STATED EXERCISE = Copy out each line below exactly as it appears.

-- Start DATA BLOCK --

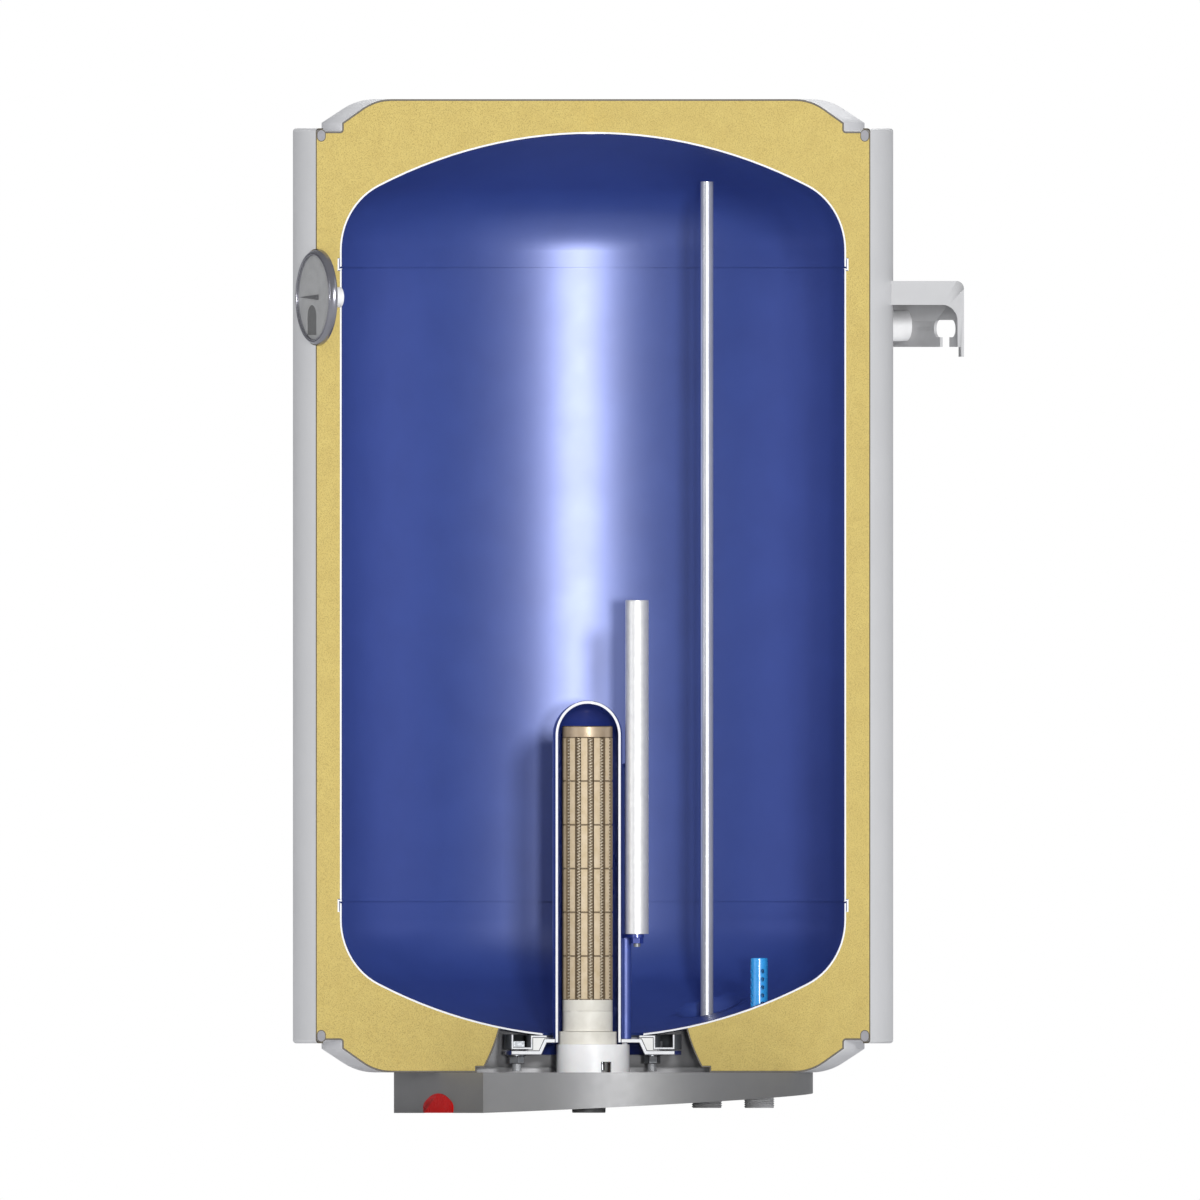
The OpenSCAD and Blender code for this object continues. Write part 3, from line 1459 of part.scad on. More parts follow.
place() outer_jacket();
place() top_cover();
place() bottom_cover();
place() foam_insulation();
place() tank_shell();
place() tank_top_head();
place() tank_bottom_head();
place() flange_ring();
place() flange_gasket();
place() flange_plate();
place() flange_bolts();
place() flange_washers();
place() flange_nuts();
place() element_sheath();
place() ceramic_bead_1();
place() ceramic_bead_2();
place() ceramic_bead_3();
place() ceramic_bead_4();
place() ceramic_bead_5();
place() ceramic_bead_6();
place() ceramic_top_disc();
place() ceramic_base();
place() ceramic_collar();
place() element_rod();
place() heating_spirals();
place() element_holder();
place() element_terminals();
place() sensor_pocket();
place() sensor_bulb();
place() sensor_capillary();
place() anode_bracket();
place() anode_rod();
place() anode_stud();
place() anode_nut();
place() hot_nipple();
place() hot_pipe_bush();
place() hot_outlet_pipe();
place() cold_nipple();
place() cold_diffuser();
place() wall_bracket();
place() bracket_post();
place() control_housing();
place() housing_screws();
place() pilot_lens();
place() cable_gland();
place() gland_nut();
place() thermostat_body();
place() thermostat_spindle();
place() thermostat_knob();
place() safety_cutout();
place() reset_button();
place() terminal_block();
place() dial_stem();
place() dial_case();
place() dial_face();
place() dial_pointer();
place() dial_lens();
place() dial_bezel();
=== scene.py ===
"""Looks of a wall-hung storage water heater that is shown in section.

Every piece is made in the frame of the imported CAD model, in metres, with its object at the origin.
Sizes below are in millimetres in the tank's own frame: the tank's axis is Z, the wall lies towards
+Y, the dial faces -Y, and z = 0 is the underside of the casing.
"""

import json
import logging
import math
from dataclasses import dataclass
from dataclasses import field
from enum import Enum
from typing import Callable
from typing import Iterable

import bmesh
import bpy
import numpy as np
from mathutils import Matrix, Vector
from numpy.typing import ArrayLike

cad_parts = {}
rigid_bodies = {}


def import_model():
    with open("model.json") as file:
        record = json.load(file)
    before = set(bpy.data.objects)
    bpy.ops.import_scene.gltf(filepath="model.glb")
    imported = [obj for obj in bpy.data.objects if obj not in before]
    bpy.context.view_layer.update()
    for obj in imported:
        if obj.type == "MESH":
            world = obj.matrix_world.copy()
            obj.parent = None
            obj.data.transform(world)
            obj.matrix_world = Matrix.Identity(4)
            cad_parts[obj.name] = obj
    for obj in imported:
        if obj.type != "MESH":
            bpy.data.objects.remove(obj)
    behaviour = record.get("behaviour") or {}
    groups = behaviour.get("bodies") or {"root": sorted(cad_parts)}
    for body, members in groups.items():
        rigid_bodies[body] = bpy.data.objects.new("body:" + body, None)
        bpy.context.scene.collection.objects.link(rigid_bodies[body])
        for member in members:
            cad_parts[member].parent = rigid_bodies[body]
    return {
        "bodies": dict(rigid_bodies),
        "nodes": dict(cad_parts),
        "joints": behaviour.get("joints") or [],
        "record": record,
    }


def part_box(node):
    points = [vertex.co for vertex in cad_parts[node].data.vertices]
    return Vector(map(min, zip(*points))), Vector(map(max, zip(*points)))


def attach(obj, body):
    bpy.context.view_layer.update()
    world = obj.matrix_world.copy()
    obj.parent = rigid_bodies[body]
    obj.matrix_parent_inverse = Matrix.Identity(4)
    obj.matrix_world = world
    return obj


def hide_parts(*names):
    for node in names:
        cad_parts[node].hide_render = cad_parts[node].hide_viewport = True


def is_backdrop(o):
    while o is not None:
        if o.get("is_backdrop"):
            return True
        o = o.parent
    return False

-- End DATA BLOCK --

FULL RESPONSE =
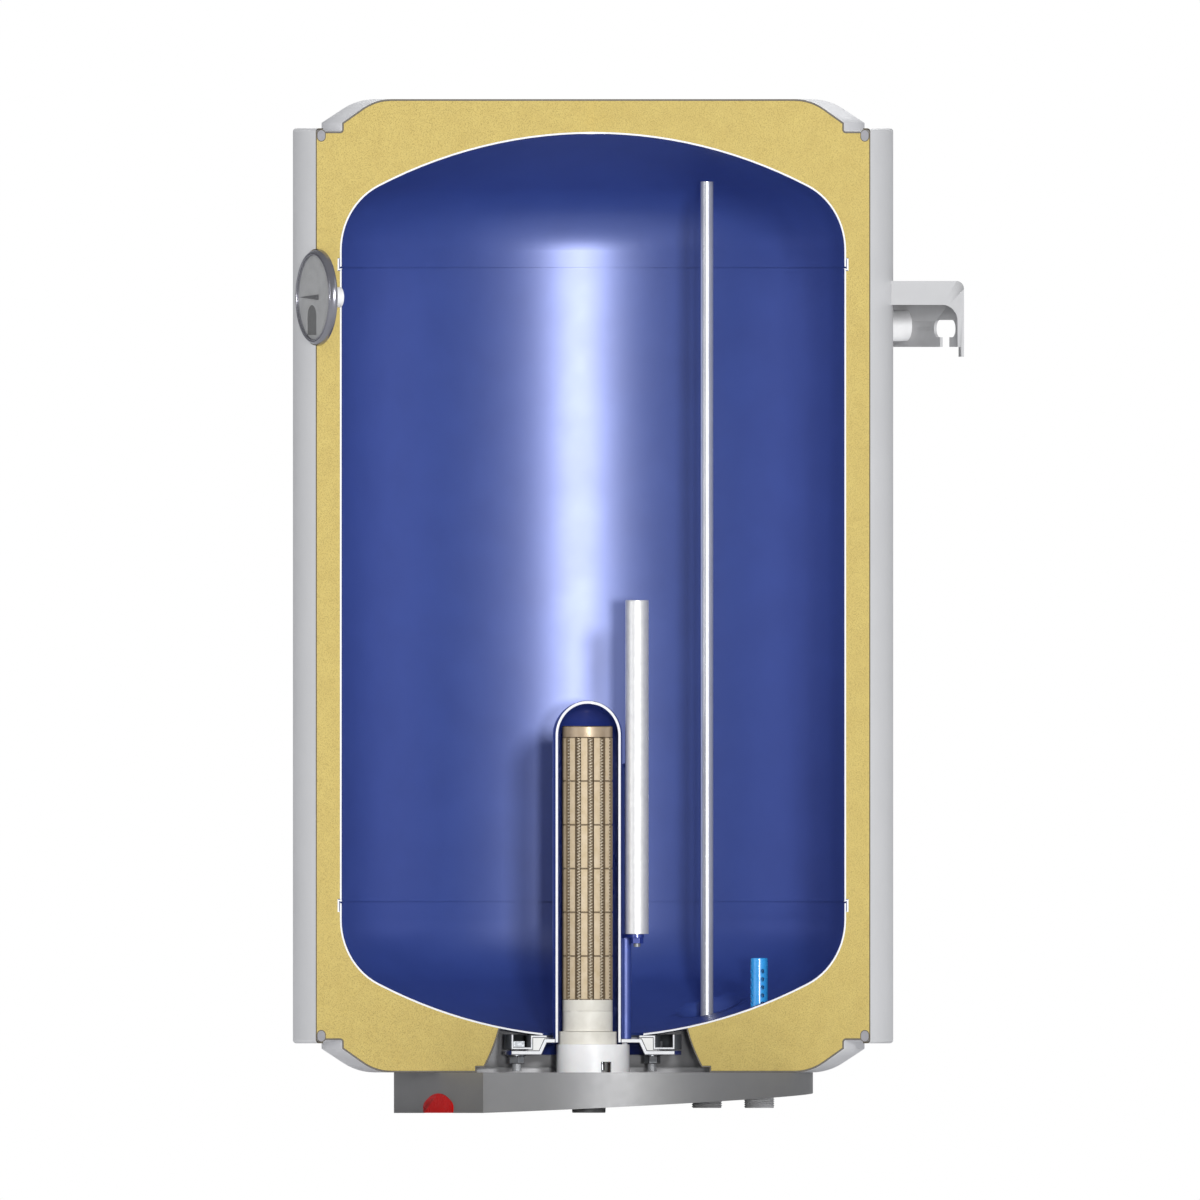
The OpenSCAD and Blender code for this object continues. Write part 3, from line 1459 of part.scad on. More parts follow.
place() outer_jacket();
place() top_cover();
place() bottom_cover();
place() foam_insulation();
place() tank_shell();
place() tank_top_head();
place() tank_bottom_head();
place() flange_ring();
place() flange_gasket();
place() flange_plate();
place() flange_bolts();
place() flange_washers();
place() flange_nuts();
place() element_sheath();
place() ceramic_bead_1();
place() ceramic_bead_2();
place() ceramic_bead_3();
place() ceramic_bead_4();
place() ceramic_bead_5();
place() ceramic_bead_6();
place() ceramic_top_disc();
place() ceramic_base();
place() ceramic_collar();
place() element_rod();
place() heating_spirals();
place() element_holder();
place() element_terminals();
place() sensor_pocket();
place() sensor_bulb();
place() sensor_capillary();
place() anode_bracket();
place() anode_rod();
place() anode_stud();
place() anode_nut();
place() hot_nipple();
place() hot_pipe_bush();
place() hot_outlet_pipe();
place() cold_nipple();
place() cold_diffuser();
place() wall_bracket();
place() bracket_post();
place() control_housing();
place() housing_screws();
place() pilot_lens();
place() cable_gland();
place() gland_nut();
place() thermostat_body();
place() thermostat_spindle();
place() thermostat_knob();
place() safety_cutout();
place() reset_button();
place() terminal_block();
place() dial_stem();
place() dial_case();
place() dial_face();
place() dial_pointer();
place() dial_lens();
place() dial_bezel();
=== scene.py ===
"""Looks of a wall-hung storage water heater that is shown in section.

Every piece is made in the frame of the imported CAD model, in metres, with its object at the origin.
Sizes below are in millimetres in the tank's own frame: the tank's axis is Z, the wall lies towards
+Y, the dial faces -Y, and z = 0 is the underside of the casing.
"""

import json
import logging
import math
from dataclasses import dataclass
from dataclasses import field
from enum import Enum
from typing import Callable
from typing import Iterable

import bmesh
import bpy
import numpy as np
from mathutils import Matrix, Vector
from numpy.typing import ArrayLike

cad_parts = {}
rigid_bodies = {}


def import_model():
    with open("model.json") as file:
        record = json.load(file)
    before = set(bpy.data.objects)
    bpy.ops.import_scene.gltf(filepath="model.glb")
    imported = [obj for obj in bpy.data.objects if obj not in before]
    bpy.context.view_layer.update()
    for obj in imported:
        if obj.type == "MESH":
            world = obj.matrix_world.copy()
            obj.parent = None
            obj.data.transform(world)
            obj.matrix_world = Matrix.Identity(4)
            cad_parts[obj.name] = obj
    for obj in imported:
        if obj.type != "MESH":
            bpy.data.objects.remove(obj)
    behaviour = record.get("behaviour") or {}
    groups = behaviour.get("bodies") or {"root": sorted(cad_parts)}
    for body, members in groups.items():
        rigid_bodies[body] = bpy.data.objects.new("body:" + body, None)
        bpy.context.scene.collection.objects.link(rigid_bodies[body])
        for member in members:
            cad_parts[member].parent = rigid_bodies[body]
    return {
        "bodies": dict(rigid_bodies),
        "nodes": dict(cad_parts),
        "joints": behaviour.get("joints") or [],
        "record": record,
    }


def part_box(node):
    points = [vertex.co for vertex in cad_parts[node].data.vertices]
    return Vector(map(min, zip(*points))), Vector(map(max, zip(*points)))


def attach(obj, body):
    bpy.context.view_layer.update()
    world = obj.matrix_world.copy()
    obj.parent = rigid_bodies[body]
    obj.matrix_parent_inverse = Matrix.Identity(4)
    obj.matrix_world = world
    return obj


def hide_parts(*names):
    for node in names:
        cad_parts[node].hide_render = cad_parts[node].hide_viewport = True


def is_backdrop(o):
    while o is not None:
        if o.get("is_backdrop"):
            return True
        o = o.parent
    return False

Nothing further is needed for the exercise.